As Michael Koziol wrote in the Sydney Morning Herald on 21 January Mr Carney’s Davos rhetoric and meaning was ‘not a speech that Anthony Albanese could have given. It is not his style, for one – but moreover, it runs counter to what Labor is doing, which is drawing closer to the US at a time when the world is starting to hedge its bets.’

What Mr. Koziol is referring to is the Albanese government’s insanely dangerous and expensive decision – $A368 million for a few submarines delivered over the next few decades – to join, with the US and the UK, in a China continment strategy called AUKUS.

Why, one wonders would Australia, who’s biggest trading partner is China, want to be key link in the US’s determination to be the only, or the dominant, super power in the Asia Pacific region.

AUKUS has been roundly criticized by most of the ALP grandees. The former Prime Minister Paul Keating, in office from 1991 until 1996, has said of AUKUS it “is arguably the worst international decision by an Australian government since the former Labor leader, Billy Hughes, sought to introduce conscription to augment Australian forces in World War One”. He has also said that “what’s happened … is likely to turn Australia into the 51st state of the United States”.

Gareth Evans, perhaps the most capable Foreign Affairs Minister in recent Australian history and who was in the job for almost a decade to 1996 has written on influential commentary site Pearls and Irritations that ‘AUKUS has been problematic from the outset, in terms of its deliverability, cost-benefit, and implications for our sovereign decision-making agency, ‘ and that ‘the crazy irony of the whole project has always been that it commits Australia to spending eye-watering amounts to build a capability supposed to defend us from military threats which are in fact most likely to arise simply because we have that capability – and are using it to support the US in some conflict not in our interests to engage, without any guarantee of support in return should we ever need it.’

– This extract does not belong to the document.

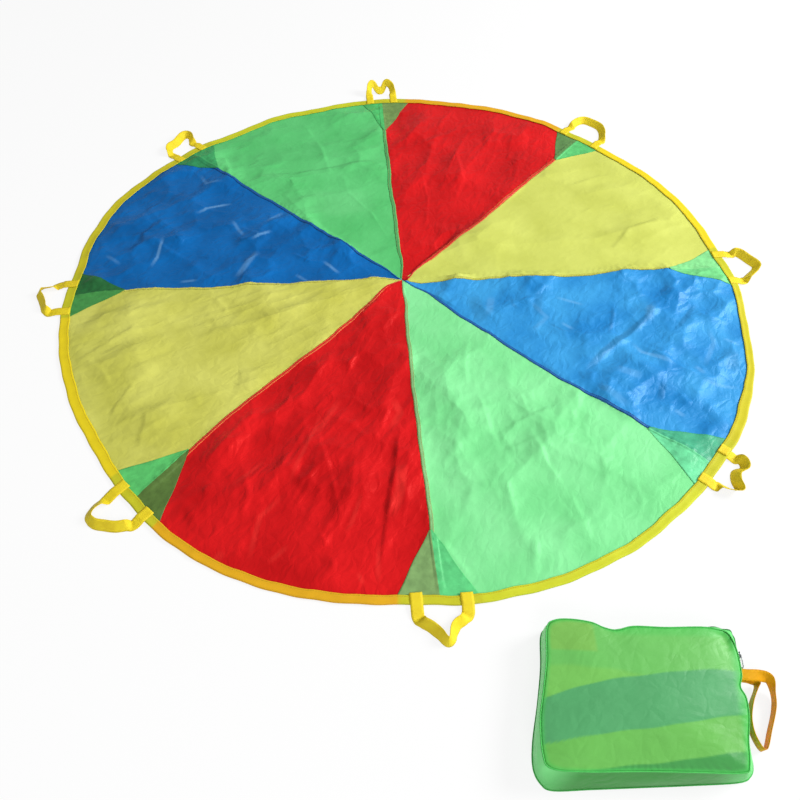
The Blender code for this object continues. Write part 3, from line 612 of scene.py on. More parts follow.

Australia is therefore not a genuine middle power and AUKUS tells you why. As does the Albanese government’s timidity over upsetting the pro Netanyahu elements of the Israel lobby in Australia. This nation has refused to join other middle powers like Ireland, Belgium, Spain and South Africa in condemning unreservedly Israel for its genocide in Gaza.

And on the illegal ‘regime change’ operation run by Israel and it’s lackey the Trump Administration, Mr Albanese and his foreign minister Penny Wong have been cheerleaders for this Middle East madness led by a war criminal in Netanyahu and a crook in Trump.

Australia in summary, is too scared to offend Washington whether its President Trump or a saner person in the White House. It is more wedded to Washington and London than to Dublin, Ottawa or Madrid, let alone Beijing and Delhi.

Canadian Prime Minister Mark Carney meets with Australian Prime Minister Anthony Albanese, at Global Progress Action Summit in London, September 2025.

Perhaps while they are together Mr Carney and Mr Albanese might also like to discuss why both nations have an English person as their Head of State. Mr Albanese, in his usual ineffectual way, has ruled out another Republic Referendum (the last was in 1999 which I ran for Malcom Turnbull who became Prime Minister in 2016 – the referendum was lost), despite the golden opportunity presented by the stench of the House of Windsor personified by the erstwhile Prince Andrew.

But above all, for Australia’s sake, let’s hope Mr Carney puts some spine in Mr Albanese’s back. The latter was apparently miffed that it was suggested he could not give a ‘Carney speech’. Well here’s the chance to prove Australians who wish for a more independent nation turning towards the Asian region rather than tugging Washington’s apron springs, wrong. If that happens then we will have Mr Carney to thank.

Greg Barns is former political adviser to Australian governments and was Chair of the Australian Republican Movement from 2000-2002.